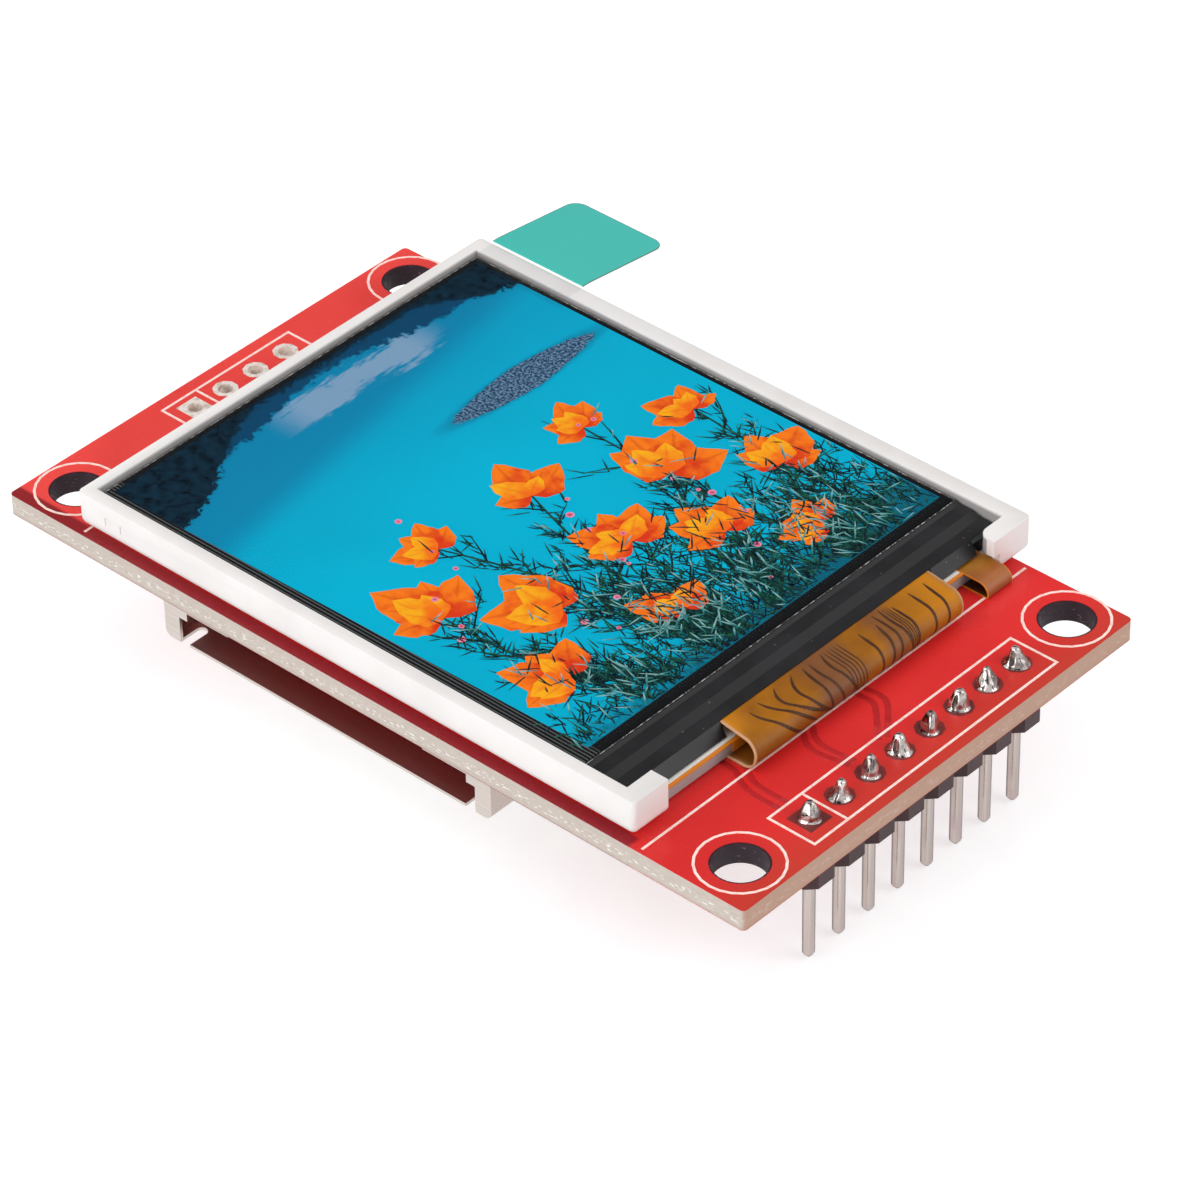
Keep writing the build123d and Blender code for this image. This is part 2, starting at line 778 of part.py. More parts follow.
def make_flex():
    """Display flex, its landing pads on the board and its soldered end under the display."""
    save("display_flex", strip_along_x(flex_path(0), flex_thickness, flex_near_y, flex_far_y))
    joints = []
    pads = []
    centre = (flex_near_y + flex_far_y) / 2
    pad_top = board_top + flex_board_clearance
    joint_top = flex_low_line + flex_thickness / 2
    for y in row_places(centre, flex_joint_count, flex_joint_pitch):
        y0 = y - flex_joint_width / 2
        y1 = y + flex_joint_width / 2
        x0 = flex_end_x - flex_joint_length / 2
        x1 = flex_end_x + flex_joint_length
        pads.append(block(x0, x1, y0, y1, board_top, pad_top))
        joints.append(block(x0, flex_end_x, y0, y1, pad_top, joint_top))
    save("flex_landing_pads", *pads)
    save("flex_solder_joints", *joints)


def make_backlight_flex():
    """Flex strip over the lamps, with a lobe down the rail and a tail that curls under the display."""
    half = lamp_flex_thickness / 2
    line_z = lamp_top + half
    strip_x = rail_outer + half
    strip = block(
        guide_right + lamp_gap,
        strip_x + half,
        lamp_flex_near_y,
        lamp_flex_far_y,
        lamp_top,
        lamp_top + lamp_flex_thickness,
    )
    lobe = block(
        strip_x - half + lamp_flex_thickness / 4,
        strip_x + half + lamp_flex_thickness / 4,
        flex_near_y - lobe_near_lap,
        flex_far_y + lobe_far_lap,
        frame_bottom + half,
        lamp_top + lamp_flex_thickness,
    )
    low_z = board_top + flex_board_clearance + half
    outer_x = frame_right + tail_bulge - half
    path = FilletPolyline(
        (strip_x - tail_bulge, 0, line_z),
        (outer_x, 0, line_z),
        (outer_x, 0, low_z),
        (outer_x - tail_return, 0, low_z),
        radius=[tail_bend_radius, tail_fold_radius],
    )
    tail = strip_along_x(path, lamp_flex_thickness, tail_near_y, tail_near_y + tail_width)
    save("backlight_flex", strip + lobe + tail)
    x0 = guide_right + lamp_gap
    x1 = rail_outer - lamp_gap
    y0 = lamp_flex_near_y + stack_clearance
    y1 = tail_near_y - stack_clearance
    z0 = lamp_top + lamp_flex_thickness
    save("lamp_cover_tape", block(x0, x1, y0, y1, z0, z0 + ledge_tape_thickness))


def make_film_and_tab():
    """Clear film on the screen with a tongue over the frame's far wall, and the green tab stuck on it."""
    film_near = glass_near + film_margin
    film_far = glass_far - film_margin * 3
    sheet = block(
        glass_left + film_margin,
        filter_right - film_margin * 2,
        film_near,
        film_far,
        screen_top,
        screen_top + film_thickness,
    )
    tab_left = frame_left + tab_left_inset
    tab_right = tab_left + tab_width
    half = film_thickness / 2
    tongue_left = glass_left + film_margin
    path = Polyline(
        (0, film_far - film_margin, screen_top + half),
        (0, film_far, screen_top + half),
        (0, window_far, frame_top + half),
        (0, frame_far + tab_film_overlap, frame_top + half),
    )
    tongue = strip_along_y(path, film_thickness, tongue_left, tab_right)
    save("screen_film", sheet + tongue)

    tab_z = frame_top + film_thickness + tab_thickness / 2
    tab_start = frame_far + glass_clearance
    tab_flat_end = frame_far + tab_film_overlap
    tab_end = frame_far + tab_reach
    flat = Line((0, tab_start, tab_z), (0, tab_flat_end, tab_z))
    run = tab_end - tab_flat_end
    bend_radius = (run * run + tab_droop * tab_droop) / (2 * tab_droop)
    turn = math.asin(run / bend_radius)
    mid = (
        0,
        tab_flat_end + bend_radius * math.sin(turn / 2),
        tab_z - bend_radius * (1 - math.cos(turn / 2)),
    )
    droop = ThreePointArc((0, tab_flat_end, tab_z), mid, (0, tab_end, tab_z - tab_droop))
    tab = strip_along_y(Wire([flat.edge(), droop.edge()]), tab_thickness, tab_left, tab_right)
    outline = block(tab_left, tab_right, tab_start, tab_end, frame_bottom, frame_top + tab_droop)
    corners = outline.edges().filter_by(Axis.Z).group_by(Axis.Y)[-1]
    save("pull_tab", tab & fillet(corners, tab_corner_radius))


def make_socket_shell():
    """Stamped sheet cover: a channel with front ears, a post, springs, side windows and solder feet."""
    outer = block(socket_left, socket_right, socket_front, socket_rear, -socket_height, 0)
    low_edges = outer.edges().filter_by(Axis.Y).group_by(Axis.Z)[0]
    outer = fillet(low_edges, sheet_bend_radius)
    inner = block(socket_inner_left, socket_inner_right, socket_front, socket_rear, socket_ceiling, 0)
    inner_edges = inner.edges().filter_by(Axis.Y).group_by(Axis.Z)[0]
    shell = outer - fillet(inner_edges, sheet_bend_radius - sheet_thickness)

    slot_end = socket_front + slot_depth
    for edge, side in ((socket_left, 1), (socket_right, -1)):
        near_x = edge + side * ear_width
        far_x = near_x + side * slot_width
        x0 = min(near_x, far_x)
        slot = block(x0, x0 + slot_width, socket_front, slot_end, -socket_height, socket_ceiling)
        slot += disc(x0 + slot_width / 2, slot_end, slot_width / 2, -socket_height, socket_ceiling)
        shell -= slot
    shell += front_ear(socket_left, 1)
    shell += front_ear(socket_right, -1)
    shell += front_post()

    for dx in spring_offsets:
        x0 = socket_centre_x + dx - spring_width / 2
        x1 = x0 + spring_width
        y0 = spring_rear_y - spring_length
        cut = block(
            x0 - spring_slot,
            x1 + spring_slot,
            y0 - spring_slot,
            spring_rear_y,
            -socket_height,
            socket_ceiling,
        )
        shell -= cut - block(x0, x1, y0, spring_rear_y, -socket_height, socket_ceiling)

    window_z = -socket_height / 2
    for i in range(2):
        y0 = socket_front + post_depth + side_window_pitch * i + side_window_height
        y1 = y0 + side_window_length
        z0 = window_z - side_window_height / 2
        z1 = window_z + side_window_height / 2
        shell -= block(socket_inner_right, socket_right, y0, y1, z0, z1)
        shell -= block(socket_left, socket_inner_left, y0, y1, z0, z1)
    for station in foot_stations:
        y = socket_front + station
        for edge, side in ((socket_left, -1), (socket_right, 1)):
            x0 = min(edge - side * sheet_thickness, edge + side * foot_reach)
            x1 = max(edge - side * sheet_thickness, edge + side * foot_reach)
            shell += block(x0, x1, y - foot_width / 2, y + foot_width / 2, -sheet_thickness, 0)
    save("card_socket_shell", shell)


def front_ear(edge, side):
    """The flange folded across one front corner, with its stepped tongue and thin lip along the board."""
    low = -socket_height
    step_x = edge + side * ear_width
    tongue_x = step_x + side * ear_step
    lip_x = tongue_x + side * lip_length
    outline = Polyline(
        (edge, 0, 0),
        (lip_x, 0, 0),
        (lip_x, 0, -lip_height),
        (tongue_x, 0, -lip_height),
        (tongue_x, 0, -ear_tongue_height),
        (step_x, 0, -ear_tongue_height),
        (step_x, 0, low),
        (edge, 0, low),
        close=True,
    )
    ear = extrude(make_face(outline), sheet_thickness, dir=(0, 1, 0))
    ear = Pos(0, socket_front, 0) * ear
    corner = ear.edges().filter_by(Axis.Y)
    corner = corner.filter_by_position(Axis.Z, low - edge_pick_reach, low + edge_pick_reach)
    corner = corner.sort_by(Axis.X)
    corner = corner[0] if side > 0 else corner[-1]
    return fillet(corner, sheet_bend_radius)


def front_post():
    """The narrow U-folded post beside the right end of the mouth."""
    x1 = socket_right - sheet_thickness
    x0 = x1 - post_width
    y0 = socket_front + sheet_thickness
    y1 = socket_front + post_depth
    post = block(x0, x0 + sheet_thickness, y0, y1, -socket_height, 0)
    return post


def make_socket_base():
    """Black moulding: two side rails, a floor with contact windows, the rear wall and two locating pegs."""
    x0 = socket_inner_left
    x1 = socket_inner_right
    y0 = socket_front + post_depth + sheet_thickness
    y1 = socket_rear
    base = block(x0, x1, y0, y1, socket_ceiling, 0)
    low_edges = base.edges().filter_by(Axis.Y).group_by(Axis.Z)[0]
    base = fillet(low_edges, sheet_bend_radius - sheet_thickness)
    x0 += base_side_width
    x1 -= base_side_width
    base -= block(x0, x1, y0, base_floor_front, socket_ceiling, 0)
    base -= block(x0, x1, base_floor_front, base_rear_front, socket_ceiling, -base_floor_thickness)
    window_front = base_floor_front + sheet_thickness * 2
    window_rear = base_rear_front - sheet_thickness
    for x in contact_xs:
        half = contact_window_width / 2
        base -= block(x - half, x + half, window_front, window_rear, -base_floor_thickness, 0)
        half = contact_width / 2
        base -= block(x - half, x + half, window_rear, y1, -contact_thickness, 0)
    for dx in switch_offsets:
        x = socket_centre_x + dx
        half = switch_width / 2
        base -= block(x - half, x + half, y1 - switch_length, y1, -switch_thickness, 0)
    base += [small_round(x, y, peg_diameter / 2, 0, peg_length) for x, y in peg_places]
    save("card_socket_base", base)


def make_contacts():
    """Sprung card contacts, and the two switch contacts beside the card."""
    half = contact_thickness / 2
    tail_y = socket_rear + contact_tail
    root_y = base_rear_front - sheet_thickness
    tip_y = root_y - contact_arm_length + contact_hook
    path = FilletPolyline(
        (0, tail_y, -half),
        (0, root_y - contact_hook, -half),
        (0, tip_y + contact_hook, -contact_rise),
        (0, tip_y, -contact_rise + contact_hook / 2),
        radius=[contact_hook * 2, contact_hook / 2],
    )
    contacts = []
    for x in contact_xs:
        x0 = x - contact_width / 2
        contacts.append(strip_along_y(path, contact_thickness, x0, x0 + contact_width))
    save("card_contacts", *contacts)
    half = switch_thickness / 2
    for name, dx in zip(("card_detect_contact", "write_protect_contact"), switch_offsets):
        x = socket_centre_x + dx
        line = Line((0, socket_rear + switch_tail, -half), (0, socket_rear - switch_length, -half))
        strip = strip_along_y(line, switch_thickness, x - switch_width / 2, x + switch_width / 2)
        save(name, strip)


def sot_body(place):
    """A three-lead package body with drafted sides."""
    x, y = place
    half_x = sot_width / 2
    half_y = sot_length / 2
    seat = sot_lead_thickness
    body = block(x - half_x, x + half_x, y - half_y, y + half_y, -sot_height, -seat)
    return chamfer(body.faces().sort_by(Axis.Z)[0].edges(), seat)


def sot_leads(place):
    """Gull-wing leads that leave the body half way up and stand on their pads."""
    leads = []
    x, y = place
    half = sot_lead_thickness / 2
    for side, offsets in ((-1, (-sot_lead_pitch, sot_lead_pitch)), (1, (0.0,))):
        for dy in offsets:
            out = x + side * sot_width / 2
            knee = out + side * sot_lead_reach * 0.45
            toe = out + side * (sot_lead_reach + sot_lead_width)
            path = Polyline(
                (out, 0, -sot_height / 2),
                (knee - side * half, 0, -sot_height / 2),
                (knee + side * half, 0, -half),
                (toe, 0, -half),
            )
            y0 = y + dy - sot_lead_width / 2
            leads.append(strip_along_x(path, sot_lead_thickness, y0, y0 + sot_lead_width))
    return leads


def chip_pieces(x, y, length, width, height):
    """A chip part along X: its ceramic body and its two metal end caps."""
    cap = length * cap_share
    body = block(x - length / 2 + cap, x + length / 2 - cap, y - width / 2, y + width / 2, -height, 0)
    ends = [
        block(x - length / 2, x - length / 2 + cap, y - width / 2, y + width / 2, -height, 0),
        block(x + length / 2 - cap, x + length / 2, y - width / 2, y + width / 2, -height, 0),
    ]
    return body, ends


def make_small_parts():
    """Regulator, backlight transistor, capacitors and resistors on the underside."""
    save("voltage_regulator_body", sot_body(regulator_place))
    save("voltage_regulator_leads", *sot_leads(regulator_place))
    save("backlight_transistor_body", sot_body(transistor_place))
    save("backlight_transistor_leads", *sot_leads(transistor_place))
    for name, places, length, width, height in (
        ("capacitor", capacitor_places, capacitor_length, capacitor_width, capacitor_height),
        ("resistor", resistor_places(), resistor_length, resistor_width, resistor_height),
    ):
        bodies = []
        caps = []
        for x, y in places:
            body, ends = chip_pieces(x, y, length, width, height)
            bodies.append(body)
            caps += ends
        save(name + "_bodies", *bodies)
        save(name + "_end_caps", *caps)


os.makedirs("parts", exist_ok=True)
make_board()
make_printed_marks()
make_header()
make_frame()
make_mounting_tape()
make_backlight()
make_glass()
make_ledge_tape()
make_flex()
make_backlight_flex()
make_film_and_tab()
make_socket_shell()
make_socket_base()
make_contacts()
make_small_parts()
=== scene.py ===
"""Small colour display module on a red circuit board: finishes, fine pieces and studio stage."""

from functools import partial

import bmesh
import bpy
import numpy as np
from mathutils import Euler, Matrix, Vector


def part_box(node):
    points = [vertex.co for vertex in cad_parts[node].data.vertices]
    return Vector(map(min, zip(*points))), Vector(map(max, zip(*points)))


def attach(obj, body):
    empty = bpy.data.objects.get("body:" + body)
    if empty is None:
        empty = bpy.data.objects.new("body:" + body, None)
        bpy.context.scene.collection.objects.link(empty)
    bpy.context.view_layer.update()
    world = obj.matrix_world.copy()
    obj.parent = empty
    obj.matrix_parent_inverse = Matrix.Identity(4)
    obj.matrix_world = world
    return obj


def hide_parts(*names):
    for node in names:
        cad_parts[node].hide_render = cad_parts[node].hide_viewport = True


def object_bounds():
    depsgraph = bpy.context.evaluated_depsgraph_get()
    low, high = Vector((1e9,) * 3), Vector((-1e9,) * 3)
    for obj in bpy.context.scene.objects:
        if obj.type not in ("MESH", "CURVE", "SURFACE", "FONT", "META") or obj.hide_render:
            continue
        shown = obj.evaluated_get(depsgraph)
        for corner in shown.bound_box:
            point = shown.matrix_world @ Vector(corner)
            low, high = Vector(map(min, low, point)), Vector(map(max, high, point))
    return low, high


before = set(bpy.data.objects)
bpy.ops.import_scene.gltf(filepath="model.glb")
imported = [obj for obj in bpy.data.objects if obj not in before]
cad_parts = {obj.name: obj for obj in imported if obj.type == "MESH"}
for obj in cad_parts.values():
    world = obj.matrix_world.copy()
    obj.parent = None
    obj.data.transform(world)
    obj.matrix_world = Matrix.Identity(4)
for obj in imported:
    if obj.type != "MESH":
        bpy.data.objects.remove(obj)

bl_info = {
    "name": "Display module dressing",
    "version": (1, 0, 0),
    "blender": (4, 5, 0),
    "location": "View3D > Sidebar > Display module",
    "description": "Adds finishes, screen picture, flex tracks, solder and a studio to the display module",
    "category": "Object",
}

CAD_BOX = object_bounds()
MM = 0.001


def span(node):
    """A CAD node's lowest and highest corners, in millimetres."""
    return [np.array(corner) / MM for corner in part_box(node)]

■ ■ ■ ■

### SHORT TASK
Repeat exactly the lines from the one containing "caps += ends" through the one containing "obj.parent = empty", both included, and nothing else.

### RIGHT ANSWER
            caps += ends
        save(name + "_bodies", *bodies)
        save(name + "_end_caps", *caps)


os.makedirs("parts", exist_ok=True)
make_board()
make_printed_marks()
make_header()
make_frame()
make_mounting_tape()
make_backlight()
make_glass()
make_ledge_tape()
make_flex()
make_backlight_flex()
make_film_and_tab()
make_socket_shell()
make_socket_base()
make_contacts()
make_small_parts()
=== scene.py ===
"""Small colour display module on a red circuit board: finishes, fine pieces and studio stage."""

from functools import partial

import bmesh
import bpy
import numpy as np
from mathutils import Euler, Matrix, Vector


def part_box(node):
    points = [vertex.co for vertex in cad_parts[node].data.vertices]
    return Vector(map(min, zip(*points))), Vector(map(max, zip(*points)))


def attach(obj, body):
    empty = bpy.data.objects.get("body:" + body)
    if empty is None:
        empty = bpy.data.objects.new("body:" + body, None)
        bpy.context.scene.collection.objects.link(empty)
    bpy.context.view_layer.update()
    world = obj.matrix_world.copy()
    obj.parent = empty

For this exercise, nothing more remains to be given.